▶ [Task instructions]: Wherever the word "link" appears in a line, extract that line.

════════════════

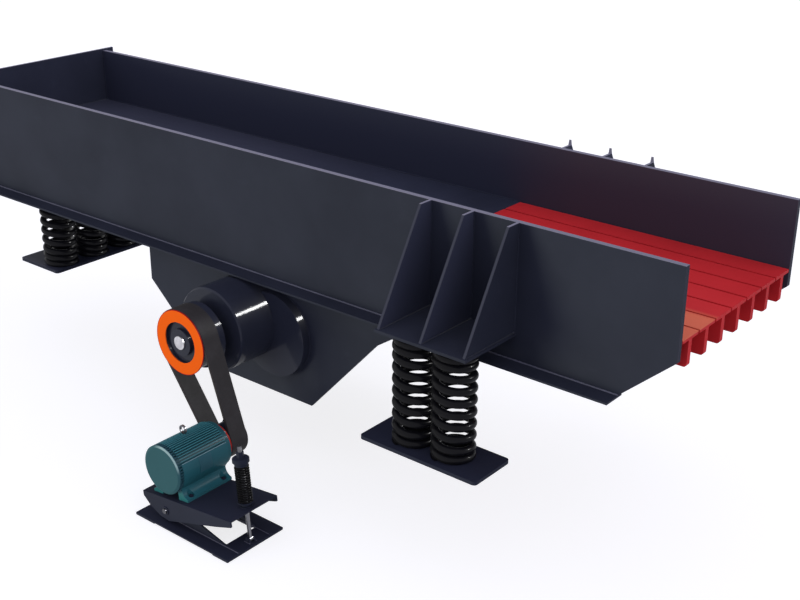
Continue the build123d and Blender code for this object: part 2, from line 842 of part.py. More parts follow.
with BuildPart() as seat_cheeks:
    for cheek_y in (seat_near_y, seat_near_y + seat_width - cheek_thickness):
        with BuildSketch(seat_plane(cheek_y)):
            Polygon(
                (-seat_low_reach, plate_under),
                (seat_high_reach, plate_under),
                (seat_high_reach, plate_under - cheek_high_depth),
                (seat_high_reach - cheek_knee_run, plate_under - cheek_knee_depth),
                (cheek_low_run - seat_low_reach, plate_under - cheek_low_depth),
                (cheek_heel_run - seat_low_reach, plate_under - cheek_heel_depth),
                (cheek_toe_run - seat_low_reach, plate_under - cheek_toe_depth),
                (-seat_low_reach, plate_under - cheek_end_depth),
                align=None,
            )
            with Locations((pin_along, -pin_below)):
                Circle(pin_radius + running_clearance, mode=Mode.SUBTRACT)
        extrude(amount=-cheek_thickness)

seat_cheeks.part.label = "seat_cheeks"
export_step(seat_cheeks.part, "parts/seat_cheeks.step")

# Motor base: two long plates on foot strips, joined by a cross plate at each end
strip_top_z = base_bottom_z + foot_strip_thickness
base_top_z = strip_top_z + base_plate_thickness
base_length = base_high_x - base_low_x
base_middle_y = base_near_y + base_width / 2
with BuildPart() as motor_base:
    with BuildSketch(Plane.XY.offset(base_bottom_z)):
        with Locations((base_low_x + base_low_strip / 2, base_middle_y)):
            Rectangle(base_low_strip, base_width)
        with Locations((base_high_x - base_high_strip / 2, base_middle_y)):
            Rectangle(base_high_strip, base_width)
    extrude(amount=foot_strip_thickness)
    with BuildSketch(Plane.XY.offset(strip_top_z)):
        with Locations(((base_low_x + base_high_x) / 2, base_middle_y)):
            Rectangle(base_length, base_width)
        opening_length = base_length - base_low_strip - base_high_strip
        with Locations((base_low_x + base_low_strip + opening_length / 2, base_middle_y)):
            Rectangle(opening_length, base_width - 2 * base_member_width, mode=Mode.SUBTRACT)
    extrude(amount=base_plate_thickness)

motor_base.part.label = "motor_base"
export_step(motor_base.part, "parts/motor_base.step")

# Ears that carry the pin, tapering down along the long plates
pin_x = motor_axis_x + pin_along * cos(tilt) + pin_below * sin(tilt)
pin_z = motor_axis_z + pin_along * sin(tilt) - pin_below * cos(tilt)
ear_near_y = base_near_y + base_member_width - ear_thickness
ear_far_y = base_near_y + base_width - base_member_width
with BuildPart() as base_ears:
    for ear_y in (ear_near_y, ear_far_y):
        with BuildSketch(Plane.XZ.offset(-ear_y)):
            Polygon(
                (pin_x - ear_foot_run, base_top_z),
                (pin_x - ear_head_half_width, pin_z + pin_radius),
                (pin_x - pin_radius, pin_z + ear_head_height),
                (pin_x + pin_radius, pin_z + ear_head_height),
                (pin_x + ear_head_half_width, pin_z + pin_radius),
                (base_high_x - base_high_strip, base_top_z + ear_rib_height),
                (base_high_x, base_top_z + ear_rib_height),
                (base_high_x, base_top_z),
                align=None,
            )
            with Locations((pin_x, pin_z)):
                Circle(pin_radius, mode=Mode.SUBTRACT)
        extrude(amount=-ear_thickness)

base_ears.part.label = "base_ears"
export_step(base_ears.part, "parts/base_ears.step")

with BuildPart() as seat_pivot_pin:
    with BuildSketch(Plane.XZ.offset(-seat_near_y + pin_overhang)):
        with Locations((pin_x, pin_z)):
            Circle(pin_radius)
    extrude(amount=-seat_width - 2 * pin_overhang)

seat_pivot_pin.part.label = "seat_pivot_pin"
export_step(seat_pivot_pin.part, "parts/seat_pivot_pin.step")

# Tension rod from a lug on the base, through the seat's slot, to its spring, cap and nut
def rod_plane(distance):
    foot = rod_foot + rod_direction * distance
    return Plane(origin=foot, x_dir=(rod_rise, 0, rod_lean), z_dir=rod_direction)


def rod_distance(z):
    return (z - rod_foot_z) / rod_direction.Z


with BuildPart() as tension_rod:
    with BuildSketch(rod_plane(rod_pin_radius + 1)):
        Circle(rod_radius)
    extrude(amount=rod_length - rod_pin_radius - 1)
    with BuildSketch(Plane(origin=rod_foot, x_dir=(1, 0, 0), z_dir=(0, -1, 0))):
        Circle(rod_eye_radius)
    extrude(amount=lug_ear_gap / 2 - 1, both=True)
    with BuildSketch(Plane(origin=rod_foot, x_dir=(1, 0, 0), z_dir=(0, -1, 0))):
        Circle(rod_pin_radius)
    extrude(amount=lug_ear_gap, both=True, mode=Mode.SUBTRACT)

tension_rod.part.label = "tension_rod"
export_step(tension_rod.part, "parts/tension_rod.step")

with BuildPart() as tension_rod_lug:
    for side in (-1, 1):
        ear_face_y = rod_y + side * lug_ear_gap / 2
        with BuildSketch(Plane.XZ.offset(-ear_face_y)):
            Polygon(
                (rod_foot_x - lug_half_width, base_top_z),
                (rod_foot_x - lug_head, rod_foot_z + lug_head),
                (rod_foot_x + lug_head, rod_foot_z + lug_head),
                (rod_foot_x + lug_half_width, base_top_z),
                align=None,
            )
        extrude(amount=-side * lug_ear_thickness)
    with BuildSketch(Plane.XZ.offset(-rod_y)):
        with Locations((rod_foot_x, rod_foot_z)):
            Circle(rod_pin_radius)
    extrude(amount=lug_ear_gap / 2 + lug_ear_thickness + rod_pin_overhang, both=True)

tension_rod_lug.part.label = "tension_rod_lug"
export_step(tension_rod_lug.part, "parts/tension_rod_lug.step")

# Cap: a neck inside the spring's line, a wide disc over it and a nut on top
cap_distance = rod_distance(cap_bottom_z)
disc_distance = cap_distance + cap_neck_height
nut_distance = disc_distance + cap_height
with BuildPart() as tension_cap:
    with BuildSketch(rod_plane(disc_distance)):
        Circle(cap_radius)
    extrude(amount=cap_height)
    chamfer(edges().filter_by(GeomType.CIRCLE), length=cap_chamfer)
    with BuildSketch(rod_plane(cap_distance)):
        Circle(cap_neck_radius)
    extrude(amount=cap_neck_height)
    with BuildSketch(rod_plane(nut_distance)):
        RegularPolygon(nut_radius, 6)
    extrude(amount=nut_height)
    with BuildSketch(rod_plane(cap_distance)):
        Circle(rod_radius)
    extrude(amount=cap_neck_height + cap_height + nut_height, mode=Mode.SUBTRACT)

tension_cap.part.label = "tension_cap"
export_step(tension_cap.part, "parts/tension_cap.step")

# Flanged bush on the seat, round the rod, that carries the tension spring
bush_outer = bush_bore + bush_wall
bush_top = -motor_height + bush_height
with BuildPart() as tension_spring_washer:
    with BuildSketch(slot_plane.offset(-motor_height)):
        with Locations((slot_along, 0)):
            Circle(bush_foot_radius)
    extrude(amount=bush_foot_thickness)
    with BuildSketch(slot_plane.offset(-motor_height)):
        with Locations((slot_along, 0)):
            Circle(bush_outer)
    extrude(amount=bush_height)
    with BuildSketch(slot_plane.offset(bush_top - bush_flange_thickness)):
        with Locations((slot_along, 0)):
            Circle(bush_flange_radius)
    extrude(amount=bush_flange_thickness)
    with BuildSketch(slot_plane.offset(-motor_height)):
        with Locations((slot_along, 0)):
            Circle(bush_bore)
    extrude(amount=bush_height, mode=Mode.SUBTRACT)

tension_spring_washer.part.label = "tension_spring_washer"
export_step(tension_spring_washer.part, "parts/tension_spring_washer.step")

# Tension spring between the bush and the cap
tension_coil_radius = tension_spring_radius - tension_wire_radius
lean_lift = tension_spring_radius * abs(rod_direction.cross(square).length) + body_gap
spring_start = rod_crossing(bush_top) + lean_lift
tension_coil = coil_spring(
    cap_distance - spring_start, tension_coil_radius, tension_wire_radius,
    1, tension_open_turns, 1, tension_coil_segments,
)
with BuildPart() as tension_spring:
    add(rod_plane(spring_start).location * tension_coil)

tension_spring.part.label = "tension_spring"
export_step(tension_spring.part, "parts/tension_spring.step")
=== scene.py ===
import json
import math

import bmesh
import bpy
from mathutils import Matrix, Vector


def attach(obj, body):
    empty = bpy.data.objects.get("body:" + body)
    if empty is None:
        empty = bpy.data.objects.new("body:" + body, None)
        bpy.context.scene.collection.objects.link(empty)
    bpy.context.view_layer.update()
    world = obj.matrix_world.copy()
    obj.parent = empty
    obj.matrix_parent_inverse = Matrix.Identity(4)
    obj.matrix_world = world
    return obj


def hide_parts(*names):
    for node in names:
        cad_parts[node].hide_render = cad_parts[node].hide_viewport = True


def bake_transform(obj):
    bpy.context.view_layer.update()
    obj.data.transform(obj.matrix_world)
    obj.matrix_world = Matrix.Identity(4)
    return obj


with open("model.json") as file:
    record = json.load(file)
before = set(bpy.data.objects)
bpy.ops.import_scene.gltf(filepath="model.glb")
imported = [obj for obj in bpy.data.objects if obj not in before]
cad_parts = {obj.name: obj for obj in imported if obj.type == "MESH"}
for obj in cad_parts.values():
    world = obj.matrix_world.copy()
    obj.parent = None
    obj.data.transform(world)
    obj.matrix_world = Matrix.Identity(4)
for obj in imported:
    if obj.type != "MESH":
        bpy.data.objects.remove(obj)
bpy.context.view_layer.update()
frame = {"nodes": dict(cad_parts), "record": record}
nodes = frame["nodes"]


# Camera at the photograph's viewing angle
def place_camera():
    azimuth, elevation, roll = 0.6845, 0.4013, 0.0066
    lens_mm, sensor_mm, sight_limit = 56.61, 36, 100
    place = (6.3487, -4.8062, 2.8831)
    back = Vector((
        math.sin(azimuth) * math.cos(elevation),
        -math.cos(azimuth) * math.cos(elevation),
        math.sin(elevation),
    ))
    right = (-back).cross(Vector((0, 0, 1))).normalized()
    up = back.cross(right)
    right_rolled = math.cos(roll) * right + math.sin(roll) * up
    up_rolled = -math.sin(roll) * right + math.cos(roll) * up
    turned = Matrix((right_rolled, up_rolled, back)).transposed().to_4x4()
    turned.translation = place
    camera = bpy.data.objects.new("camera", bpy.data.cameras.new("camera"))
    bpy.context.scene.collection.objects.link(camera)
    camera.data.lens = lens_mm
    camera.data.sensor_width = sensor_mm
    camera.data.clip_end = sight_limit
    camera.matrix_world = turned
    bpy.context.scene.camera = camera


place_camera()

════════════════

▶ [The solution]:
        bpy.context.scene.collection.objects.link(empty)
    bpy.context.scene.collection.objects.link(camera)